There were a few more people at the visitors centre and we took a guided tour through the Tunnels and trenches. The Canadian University students that work at the memorials are part of a Canadian government program; FSWE (Federal Student Work Exchange). They work for a 3 or 4 month period.

We were surprised at how close the Allied and German front lines were, about only 30 feet between the scout trenches at the Vimy Ridge area.

In Vimy we visited Mont-Saint-Eloi (a shelled church on the back lines), Cabaret Rouge Cemetery, La Targette Cemetery, The German Cemetery, Zivy Crater Cemetery Theius Cemetery, the Canadian Artillery Memorial, The French Memorial at Notre Dame de Lorette Church and many other cemeteries and memorials.

There are over 1000 cemeteries dotting Belgium and France. You can tell the British Commonwealth, French and German burial grounds by the grave markers. So many graves marked only as “A soldier of the Great War”. Most of the inhabitants of graves identified with names and ages were in their 20s.
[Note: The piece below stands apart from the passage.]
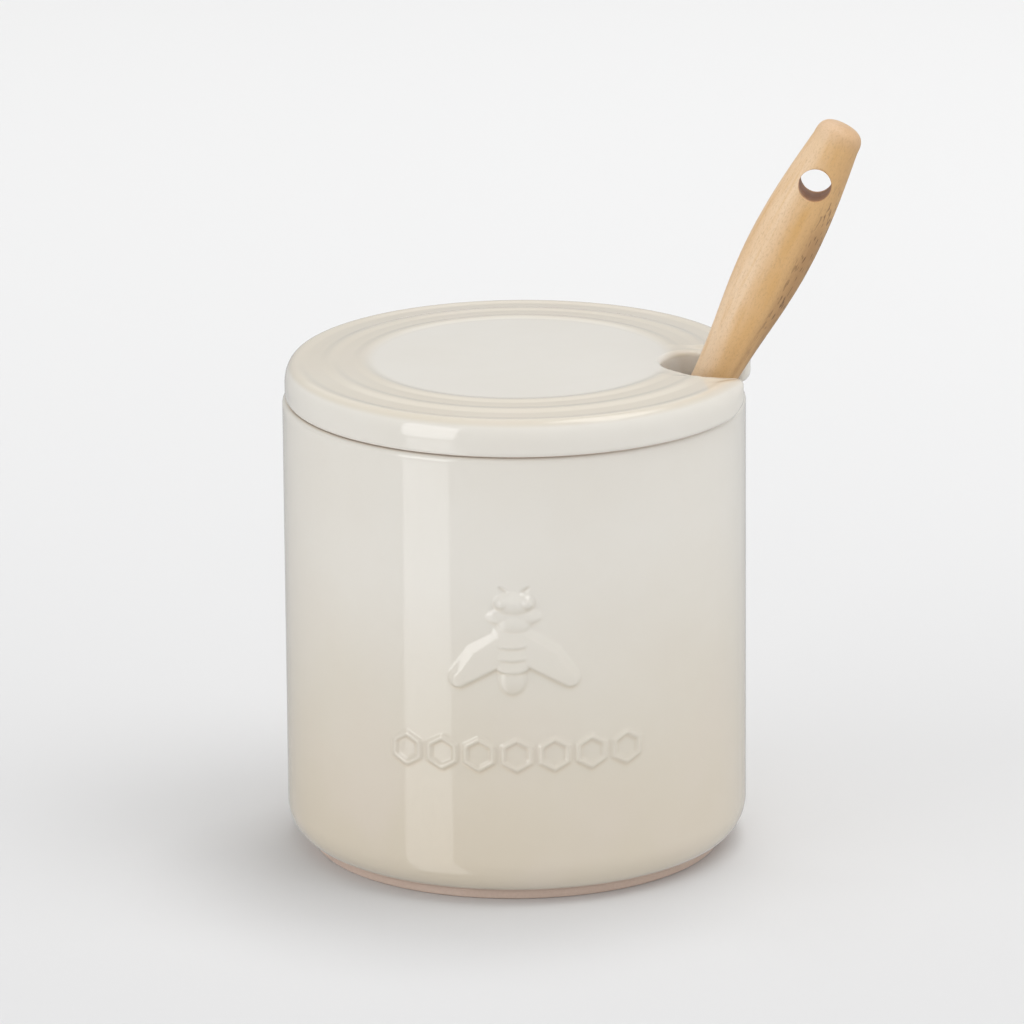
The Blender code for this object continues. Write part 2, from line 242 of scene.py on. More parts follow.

Some were as young as 14 and 16 because they lied about their ages to become soldiers (you were supposed to be 18). They thought this war would last a summer. It seemed like a big adventure.
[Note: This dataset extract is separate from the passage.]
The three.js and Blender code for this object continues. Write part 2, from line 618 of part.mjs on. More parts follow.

Some of the burial sites were small but others were so vast that you couldn’t see the end. Most Canadian graves had a maple leaf emblem on them. We found the grave where the body of Canada’s unknown soldier had lain, (he now lies in Ottawa).

In WWI Canada lost over 66,000 soldiers.

That’s a big number. You can learn the facts and numbers of this war and read the books, but when you stand in these cemeteries you realize that each of those markers represents at least one person that was a child, a sibling, a friend or a parent. Many families lost all their sons. I do not want to even imagine how much horror, pain and suffering these soldiers and their families endured. Many of the bodies were never found; covered where they fell.

We spent the later part of the afternoon exploring The Somme. We went to the Canadian War Memorial and Cemeteries at Beaumont-Hamel. At wartime, Newfoundland was not part of Canada and they chose to fight with the British. Out of the 801 Newfoundlanders that left the trenches on the morning of July 1, 1916 only 69 returned, the rest were dead, wounded or missing.

We were the only ones on our guided tour at this site. We were also the last tour of the day.

The Caribou stag is the emblem of the Royal Newfoundland Regiment and is the monument for this soldiers. The Caribou stag is also the emblem on their graves.

We visited more burial sites, the Ulster tower monument and the dramatic Theivpal monument and burial sites. As we walked through the markers, the town church clock struck 7pm. It was time to go back to our hotel.